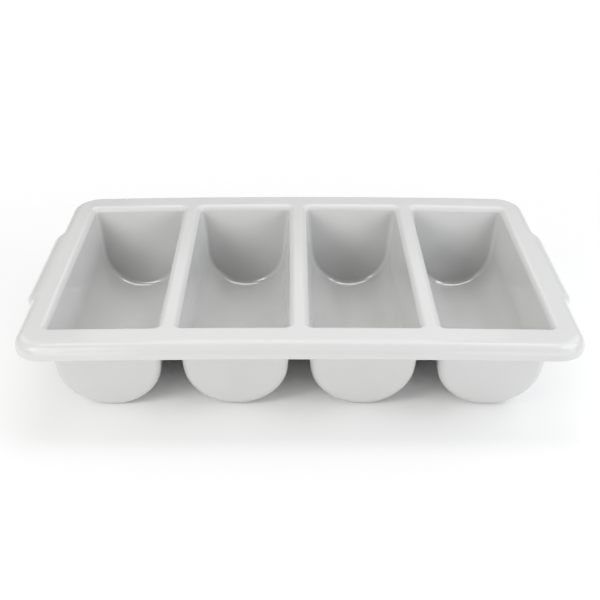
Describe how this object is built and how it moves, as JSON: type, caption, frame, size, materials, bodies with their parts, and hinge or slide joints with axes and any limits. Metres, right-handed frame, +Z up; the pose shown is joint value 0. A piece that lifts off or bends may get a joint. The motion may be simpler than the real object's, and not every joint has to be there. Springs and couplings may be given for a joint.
{
  "type": "cutlery bin",
  "caption": "Open one-piece plastic bin with side-by-side half-round troughs that sort cutlery, a rounded rim with a short skirt, and a hand grip at each end.",
  "frame": {"origin": "under the middle of the bin, on the surface that its troughs stand on", "axes": "+X along the bin from grip to grip, -Y towards the front long side, +Z up"},
  "size_m": [0.53, 0.325, 0.099],
  "materials": {
    "grey_polypropylene": "semi-gloss moulded surface, light neutral grey"
  },
  "bodies": {
    "root": {"bin_moulding": "grey_polypropylene"}
  },
  "joints": []
}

# # # # # # #

Your task is to output all of the data above word for word.

■ FINAL ANSWER
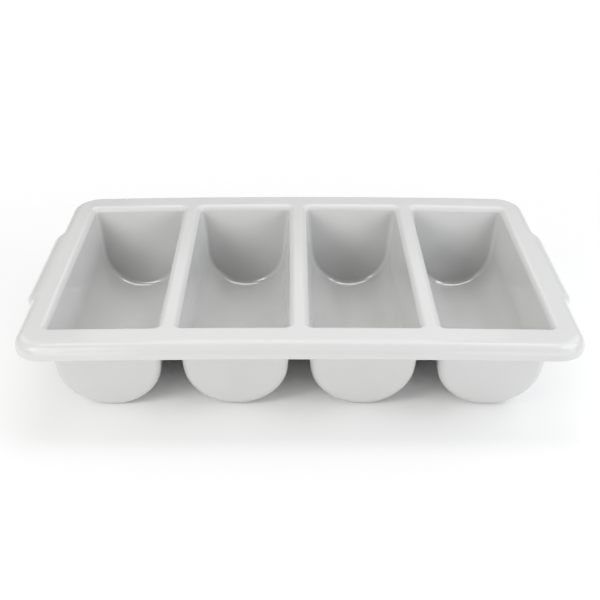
Describe how this object is built and how it moves, as JSON: type, caption, frame, size, materials, bodies with their parts, and hinge or slide joints with axes and any limits. Metres, right-handed frame, +Z up; the pose shown is joint value 0. A piece that lifts off or bends may get a joint. The motion may be simpler than the real object's, and not every joint has to be there. Springs and couplings may be given for a joint.
{
  "type": "cutlery bin",
  "caption": "Open one-piece plastic bin with side-by-side half-round troughs that sort cutlery, a rounded rim with a short skirt, and a hand grip at each end.",
  "frame": {"origin": "under the middle of the bin, on the surface that its troughs stand on", "axes": "+X along the bin from grip to grip, -Y towards the front long side, +Z up"},
  "size_m": [0.53, 0.325, 0.099],
  "materials": {
    "grey_polypropylene": "semi-gloss moulded surface, light neutral grey"
  },
  "bodies": {
    "root": {"bin_moulding": "grey_polypropylene"}
  },
  "joints": []
}